City wartet auf mittelfristige Ziele
Am Dienstag lädt die FTSE-100-Gesellschaft zum Kapitalmarkttag. Analysten erwarten, dass das Management nicht nur ein Update zur Unternehmensstrategie vorlegen wird, sondern auch Kostensenkungsziele für alle Geschäftsbereiche. Auch mittelfristige Finanzziele würden gerne gesehen. Der Deutsche-Bank-Analyst Christophe Menard erhofft sich eine „willkommene Revolution“. Nach seiner Rechnung ist bis 2028 eine Verbesserung des Betriebsergebnisses um mehr als 1,6 Mrd. Pfund wahrscheinlich. Die Zivilluftfahrtsparte, die nicht nur unter der Pandemie, sondern auch unter den langwierigen Problemen mit den Triebwerken vom Typ Trent 1000 zu leiden hatte, könnte 750 Mill. bis 800 Mill. Pfund dazu beitragen.
Mini-Atommeiler im Fokus
Erginbilgic hat bereits die Streichung von bis zu 2.500 Stellen angekündigt, um das Traditionsunternehmen „fit für die Zukunft“ zu machen. Insgesamt beschäftigt Rolls-Royce 42.000 Mitarbeiter, die Hälfte davon im Vereinigten Königreich. Der Elefant im Raum: Wie will sich das Unternehmen für Net Zero bereitmachen? Die Kraftwerkssparte hat Mini-Atommeiler in Modularbauweise (SMR, Small Modular Reactors) entwickelt und dafür bereits Investoren wie den US-Atomstromproduzenten Exelon Generation mit ins Boot geholt. Erginbilgic gilt als großer Fürsprecher der Technologie, die aus den Erfahrungen mit den Reaktoren britischer Atom-U-Boote hervorging. Die Regierung hat bereits einen dreistelligen Millionenbetrag für die Entwicklung der Technologie zur Verfügung gestellt. Allerdings stehen Rolls-Royce in der öffentlichen Ausschreibung für SMR Wettbewerber wie der französische Staatsbetrieb EDF und ein Gemeinschaftsunternehmen von General Electric und Hitachi gegenüber.

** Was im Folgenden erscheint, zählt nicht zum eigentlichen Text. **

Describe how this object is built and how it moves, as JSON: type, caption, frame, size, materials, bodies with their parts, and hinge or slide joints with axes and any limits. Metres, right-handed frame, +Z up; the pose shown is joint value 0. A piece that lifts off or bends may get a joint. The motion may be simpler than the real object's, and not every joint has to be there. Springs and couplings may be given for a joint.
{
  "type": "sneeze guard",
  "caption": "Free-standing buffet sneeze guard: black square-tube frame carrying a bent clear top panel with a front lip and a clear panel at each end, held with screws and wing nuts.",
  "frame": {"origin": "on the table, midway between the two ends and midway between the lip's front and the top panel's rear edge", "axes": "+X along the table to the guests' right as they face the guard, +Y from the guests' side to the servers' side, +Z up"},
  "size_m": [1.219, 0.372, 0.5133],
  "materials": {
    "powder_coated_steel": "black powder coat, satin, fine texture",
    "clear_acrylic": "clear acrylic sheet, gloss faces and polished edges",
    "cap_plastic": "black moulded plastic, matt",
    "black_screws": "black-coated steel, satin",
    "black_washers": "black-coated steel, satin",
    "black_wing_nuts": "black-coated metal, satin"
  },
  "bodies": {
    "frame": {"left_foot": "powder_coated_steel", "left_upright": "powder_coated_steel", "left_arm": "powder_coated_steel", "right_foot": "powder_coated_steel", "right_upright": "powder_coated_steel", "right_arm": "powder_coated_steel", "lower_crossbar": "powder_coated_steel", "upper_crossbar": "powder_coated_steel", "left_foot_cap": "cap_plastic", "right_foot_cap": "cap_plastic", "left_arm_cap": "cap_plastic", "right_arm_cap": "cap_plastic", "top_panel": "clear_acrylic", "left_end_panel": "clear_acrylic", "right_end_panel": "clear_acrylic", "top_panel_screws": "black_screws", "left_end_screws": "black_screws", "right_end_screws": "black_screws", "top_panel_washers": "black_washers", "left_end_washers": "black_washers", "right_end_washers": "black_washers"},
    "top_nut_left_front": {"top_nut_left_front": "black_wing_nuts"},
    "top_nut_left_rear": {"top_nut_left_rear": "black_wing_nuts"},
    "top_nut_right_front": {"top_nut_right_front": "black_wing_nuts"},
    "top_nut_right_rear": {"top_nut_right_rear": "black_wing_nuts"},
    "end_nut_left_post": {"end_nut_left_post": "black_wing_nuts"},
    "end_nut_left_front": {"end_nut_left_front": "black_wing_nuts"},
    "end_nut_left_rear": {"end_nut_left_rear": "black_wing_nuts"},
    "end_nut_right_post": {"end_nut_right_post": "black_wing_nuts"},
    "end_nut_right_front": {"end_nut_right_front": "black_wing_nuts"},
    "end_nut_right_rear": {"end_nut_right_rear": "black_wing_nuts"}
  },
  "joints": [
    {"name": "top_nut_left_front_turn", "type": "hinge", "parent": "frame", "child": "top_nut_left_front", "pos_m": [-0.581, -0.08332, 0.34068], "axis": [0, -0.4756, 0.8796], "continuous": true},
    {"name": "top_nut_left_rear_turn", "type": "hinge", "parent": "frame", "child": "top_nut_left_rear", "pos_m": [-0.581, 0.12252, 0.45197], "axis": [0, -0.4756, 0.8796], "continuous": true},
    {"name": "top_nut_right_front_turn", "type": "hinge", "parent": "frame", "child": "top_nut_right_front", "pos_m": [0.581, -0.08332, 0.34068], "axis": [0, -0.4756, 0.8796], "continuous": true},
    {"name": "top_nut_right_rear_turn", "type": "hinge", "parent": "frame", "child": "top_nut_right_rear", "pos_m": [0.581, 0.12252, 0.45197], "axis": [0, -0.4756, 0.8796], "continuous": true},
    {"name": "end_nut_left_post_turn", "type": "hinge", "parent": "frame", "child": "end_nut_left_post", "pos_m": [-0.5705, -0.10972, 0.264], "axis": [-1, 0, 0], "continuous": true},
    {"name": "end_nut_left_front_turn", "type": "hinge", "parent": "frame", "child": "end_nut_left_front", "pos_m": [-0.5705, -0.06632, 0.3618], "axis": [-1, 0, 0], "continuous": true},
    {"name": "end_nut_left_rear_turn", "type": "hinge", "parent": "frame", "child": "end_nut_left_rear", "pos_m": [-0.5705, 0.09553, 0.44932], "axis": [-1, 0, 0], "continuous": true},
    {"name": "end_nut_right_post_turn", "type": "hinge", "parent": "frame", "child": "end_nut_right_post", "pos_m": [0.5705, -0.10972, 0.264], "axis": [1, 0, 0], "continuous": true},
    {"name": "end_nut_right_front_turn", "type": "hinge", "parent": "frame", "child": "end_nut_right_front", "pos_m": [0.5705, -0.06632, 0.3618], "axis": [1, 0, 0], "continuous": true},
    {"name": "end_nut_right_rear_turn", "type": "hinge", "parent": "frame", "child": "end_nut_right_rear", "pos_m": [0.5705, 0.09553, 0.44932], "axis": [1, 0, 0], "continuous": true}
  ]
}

Vorgänger leistete gute Vorarbeit
Erginbilgics Vorgänger East hatte Rolls-Royce 2021 nach einem Milliardenverlust wieder in die Gewinnzone geführt. Als er im Juli 2015 vom Board zum CEO ernannt wurde, hoffte man in der City, dass er die schwerfälligen bürokratischen Strukturen des MTU-Rivalen runderneuern würde. Denn East kam aus einer Branche, in der ein anderes Tempo herrscht. Er war Chef des britischen Chipdesigners Arm. East entrümpelte zwar die Führungsetage. Doch trotz alledem war Rolls-Royce unter seiner Führung immer für eine negative Überraschung gut. Mächtige Bereichsfürsten gibt es offenbar immer noch. Mit Maßnahmen zur Eindämmung der Autonomie der Geschäftsbereiche ist zu rechnen.

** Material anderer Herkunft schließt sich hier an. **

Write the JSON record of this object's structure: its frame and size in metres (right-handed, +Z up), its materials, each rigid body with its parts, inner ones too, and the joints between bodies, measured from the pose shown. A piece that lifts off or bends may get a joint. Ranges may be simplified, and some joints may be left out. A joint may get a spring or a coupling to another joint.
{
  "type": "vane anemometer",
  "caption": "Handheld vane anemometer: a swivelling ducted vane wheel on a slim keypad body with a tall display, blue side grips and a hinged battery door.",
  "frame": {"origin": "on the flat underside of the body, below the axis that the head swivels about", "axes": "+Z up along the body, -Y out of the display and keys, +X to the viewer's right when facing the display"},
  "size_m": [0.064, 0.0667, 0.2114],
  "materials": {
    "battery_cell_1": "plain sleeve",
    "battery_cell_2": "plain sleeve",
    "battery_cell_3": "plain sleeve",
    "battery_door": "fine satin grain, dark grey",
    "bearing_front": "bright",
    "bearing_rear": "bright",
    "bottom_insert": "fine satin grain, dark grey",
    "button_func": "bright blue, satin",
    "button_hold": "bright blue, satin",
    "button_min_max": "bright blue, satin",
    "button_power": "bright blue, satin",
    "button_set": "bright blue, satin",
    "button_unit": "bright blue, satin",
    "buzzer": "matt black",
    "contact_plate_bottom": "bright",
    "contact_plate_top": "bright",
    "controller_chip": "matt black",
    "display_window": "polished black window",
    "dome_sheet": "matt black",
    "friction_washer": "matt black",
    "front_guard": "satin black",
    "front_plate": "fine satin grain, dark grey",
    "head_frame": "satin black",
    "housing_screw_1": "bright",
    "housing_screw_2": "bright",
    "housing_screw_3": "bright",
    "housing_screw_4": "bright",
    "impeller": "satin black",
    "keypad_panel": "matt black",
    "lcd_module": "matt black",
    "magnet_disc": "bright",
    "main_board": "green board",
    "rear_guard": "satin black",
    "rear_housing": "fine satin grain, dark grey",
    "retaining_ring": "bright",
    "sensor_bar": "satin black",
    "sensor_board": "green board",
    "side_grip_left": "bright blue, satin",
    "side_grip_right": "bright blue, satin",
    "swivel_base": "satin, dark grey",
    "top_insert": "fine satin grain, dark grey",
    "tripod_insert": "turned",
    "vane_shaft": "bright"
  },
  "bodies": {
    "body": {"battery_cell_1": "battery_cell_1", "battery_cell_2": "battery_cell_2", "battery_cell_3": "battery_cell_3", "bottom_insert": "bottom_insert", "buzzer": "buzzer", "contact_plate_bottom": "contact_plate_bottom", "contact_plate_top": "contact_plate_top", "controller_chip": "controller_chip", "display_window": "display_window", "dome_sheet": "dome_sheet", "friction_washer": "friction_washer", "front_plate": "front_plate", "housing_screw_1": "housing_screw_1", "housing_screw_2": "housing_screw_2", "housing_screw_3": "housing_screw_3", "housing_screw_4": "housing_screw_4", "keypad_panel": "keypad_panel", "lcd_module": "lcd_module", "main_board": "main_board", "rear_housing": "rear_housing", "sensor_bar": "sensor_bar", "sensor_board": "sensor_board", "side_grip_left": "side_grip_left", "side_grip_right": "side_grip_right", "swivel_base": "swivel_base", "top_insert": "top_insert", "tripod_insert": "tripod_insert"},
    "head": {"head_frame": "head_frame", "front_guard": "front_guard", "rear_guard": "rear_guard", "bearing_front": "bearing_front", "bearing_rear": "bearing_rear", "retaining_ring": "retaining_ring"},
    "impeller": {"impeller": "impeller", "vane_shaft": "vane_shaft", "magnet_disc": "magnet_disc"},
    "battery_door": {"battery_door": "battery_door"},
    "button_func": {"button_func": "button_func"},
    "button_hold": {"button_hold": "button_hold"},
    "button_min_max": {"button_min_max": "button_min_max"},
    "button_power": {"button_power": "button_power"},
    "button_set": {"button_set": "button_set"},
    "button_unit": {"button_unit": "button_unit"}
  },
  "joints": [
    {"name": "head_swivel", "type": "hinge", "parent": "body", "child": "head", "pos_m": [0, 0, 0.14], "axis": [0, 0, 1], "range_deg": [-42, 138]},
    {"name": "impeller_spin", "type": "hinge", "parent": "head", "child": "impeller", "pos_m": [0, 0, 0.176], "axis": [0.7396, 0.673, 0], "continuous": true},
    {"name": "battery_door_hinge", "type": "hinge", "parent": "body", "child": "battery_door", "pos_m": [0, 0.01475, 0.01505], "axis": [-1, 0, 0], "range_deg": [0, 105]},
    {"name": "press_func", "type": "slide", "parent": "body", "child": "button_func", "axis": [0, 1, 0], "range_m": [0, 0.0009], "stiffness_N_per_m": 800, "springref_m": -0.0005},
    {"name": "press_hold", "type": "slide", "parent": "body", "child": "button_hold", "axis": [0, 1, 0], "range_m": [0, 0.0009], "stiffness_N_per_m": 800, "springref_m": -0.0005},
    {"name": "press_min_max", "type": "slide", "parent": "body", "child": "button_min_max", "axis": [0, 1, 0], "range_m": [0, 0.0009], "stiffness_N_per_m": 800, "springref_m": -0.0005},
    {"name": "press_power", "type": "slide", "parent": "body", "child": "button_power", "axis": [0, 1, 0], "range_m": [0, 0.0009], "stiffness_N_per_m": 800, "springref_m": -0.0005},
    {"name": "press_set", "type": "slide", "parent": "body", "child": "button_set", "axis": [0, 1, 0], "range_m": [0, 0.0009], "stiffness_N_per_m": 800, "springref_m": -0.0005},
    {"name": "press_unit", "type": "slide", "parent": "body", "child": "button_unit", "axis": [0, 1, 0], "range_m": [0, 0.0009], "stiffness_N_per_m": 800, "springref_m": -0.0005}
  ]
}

Reichlich Industrieerfahrung
Die Erfahrung von Erginbilgic beschränkt sich nicht auf die Ölbranche, auch wenn seine Karriere einst bei Mobil Oil begann und nach sieben Jahren ihren Fortgang bei BP nahm. In den 23 Jahren dort hatte er zahlreiche Führungspositionen inne, unter anderem führte er das weltweite Schmierstoffgeschäft, dessen Gewinnbeitrag er vervierfachte. Der Absolvent der 1773 gegründeten Istanbul Technical University saß auch schon im Board mehrerer Industrieunternehmen wie GKN und DCC. Beim Lkw-Hersteller Iveco fungiert der britisch-türkische Doppelstaatsbürger immer noch als Non-Executive Director.

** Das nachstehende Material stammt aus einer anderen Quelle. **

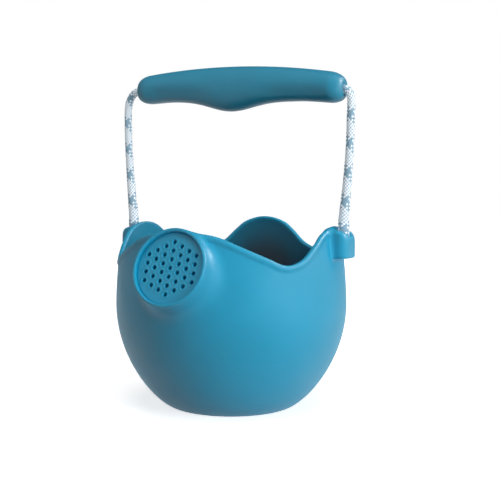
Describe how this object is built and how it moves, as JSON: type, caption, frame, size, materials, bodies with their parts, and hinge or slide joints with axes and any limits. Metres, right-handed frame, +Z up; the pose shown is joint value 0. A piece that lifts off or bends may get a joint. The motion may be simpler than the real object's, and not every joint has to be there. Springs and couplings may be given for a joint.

Er ist zudem Senior Adviser des New Yorker Finanzinvestors Global Infrastructure Partners, für den er bis Ende 2022 als Partner tätig war. Erginbilgic verfügt über einen MBA der Bosphorus University und einen Masterabschluss in Wirtschaftswissenschaften der Ohio State University.